Copy out each line exactly as it appears.

# Start of RECORDS SHOWN

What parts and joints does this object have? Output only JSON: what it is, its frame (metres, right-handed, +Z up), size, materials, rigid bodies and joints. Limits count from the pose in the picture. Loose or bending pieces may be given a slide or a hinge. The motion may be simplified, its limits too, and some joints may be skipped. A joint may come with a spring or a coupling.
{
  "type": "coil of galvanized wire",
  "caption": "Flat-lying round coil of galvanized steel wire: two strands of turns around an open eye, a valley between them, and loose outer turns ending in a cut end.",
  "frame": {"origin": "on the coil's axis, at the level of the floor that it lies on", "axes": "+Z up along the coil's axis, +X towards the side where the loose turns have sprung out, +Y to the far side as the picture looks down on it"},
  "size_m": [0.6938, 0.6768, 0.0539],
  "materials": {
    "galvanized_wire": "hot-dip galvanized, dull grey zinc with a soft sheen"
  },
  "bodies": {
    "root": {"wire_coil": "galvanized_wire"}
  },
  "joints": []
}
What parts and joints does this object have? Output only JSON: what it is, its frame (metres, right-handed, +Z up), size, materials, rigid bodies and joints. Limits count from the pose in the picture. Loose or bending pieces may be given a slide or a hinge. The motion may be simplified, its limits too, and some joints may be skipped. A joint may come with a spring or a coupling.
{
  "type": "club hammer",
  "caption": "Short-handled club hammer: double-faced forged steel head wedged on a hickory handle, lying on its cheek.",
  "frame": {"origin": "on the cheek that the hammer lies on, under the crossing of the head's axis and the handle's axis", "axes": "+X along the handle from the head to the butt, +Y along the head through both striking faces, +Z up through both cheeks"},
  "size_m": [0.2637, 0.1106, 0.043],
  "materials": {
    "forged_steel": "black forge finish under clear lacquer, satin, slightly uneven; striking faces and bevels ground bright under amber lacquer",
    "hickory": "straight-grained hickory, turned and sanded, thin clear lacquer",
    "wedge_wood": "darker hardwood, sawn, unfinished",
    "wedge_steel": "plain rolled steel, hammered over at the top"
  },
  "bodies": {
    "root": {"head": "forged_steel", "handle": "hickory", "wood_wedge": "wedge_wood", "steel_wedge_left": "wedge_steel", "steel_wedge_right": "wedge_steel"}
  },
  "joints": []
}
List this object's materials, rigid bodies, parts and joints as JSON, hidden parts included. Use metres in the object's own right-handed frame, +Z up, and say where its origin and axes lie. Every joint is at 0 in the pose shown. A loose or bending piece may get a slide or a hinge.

# End of RECORDS SHOWN

- **RESPONSE**
What parts and joints does this object have? Output only JSON: what it is, its frame (metres, right-handed, +Z up), size, materials, rigid bodies and joints. Limits count from the pose in the picture. Loose or bending pieces may be given a slide or a hinge. The motion may be simplified, its limits too, and some joints may be skipped. A joint may come with a spring or a coupling.
{
  "type": "coil of galvanized wire",
  "caption": "Flat-lying round coil of galvanized steel wire: two strands of turns around an open eye, a valley between them, and loose outer turns ending in a cut end.",
  "frame": {"origin": "on the coil's axis, at the level of the floor that it lies on", "axes": "+Z up along the coil's axis, +X towards the side where the loose turns have sprung out, +Y to the far side as the picture looks down on it"},
  "size_m": [0.6938, 0.6768, 0.0539],
  "materials": {
    "galvanized_wire": "hot-dip galvanized, dull grey zinc with a soft sheen"
  },
  "bodies": {
    "root": {"wire_coil": "galvanized_wire"}
  },
  "joints": []
}
What parts and joints does this object have? Output only JSON: what it is, its frame (metres, right-handed, +Z up), size, materials, rigid bodies and joints. Limits count from the pose in the picture. Loose or bending pieces may be given a slide or a hinge. The motion may be simplified, its limits too, and some joints may be skipped. A joint may come with a spring or a coupling.
{
  "type": "club hammer",
  "caption": "Short-handled club hammer: double-faced forged steel head wedged on a hickory handle, lying on its cheek.",
  "frame": {"origin": "on the cheek that the hammer lies on, under the crossing of the head's axis and the handle's axis", "axes": "+X along the handle from the head to the butt, +Y along the head through both striking faces, +Z up through both cheeks"},
  "size_m": [0.2637, 0.1106, 0.043],
  "materials": {
    "forged_steel": "black forge finish under clear lacquer, satin, slightly uneven; striking faces and bevels ground bright under amber lacquer",
    "hickory": "straight-grained hickory, turned and sanded, thin clear lacquer",
    "wedge_wood": "darker hardwood, sawn, unfinished",
    "wedge_steel": "plain rolled steel, hammered over at the top"
  },
  "bodies": {
    "root": {"head": "forged_steel", "handle": "hickory", "wood_wedge": "wedge_wood", "steel_wedge_left": "wedge_steel", "steel_wedge_right": "wedge_steel"}
  },
  "joints": []
}
List this object's materials, rigid bodies, parts and joints as JSON, hidden parts included. Use metres in the object's own right-handed frame, +Z up, and say where its origin and axes lie. Every joint is at 0 in the pose shown. A loose or bending piece may get a slide or a hinge.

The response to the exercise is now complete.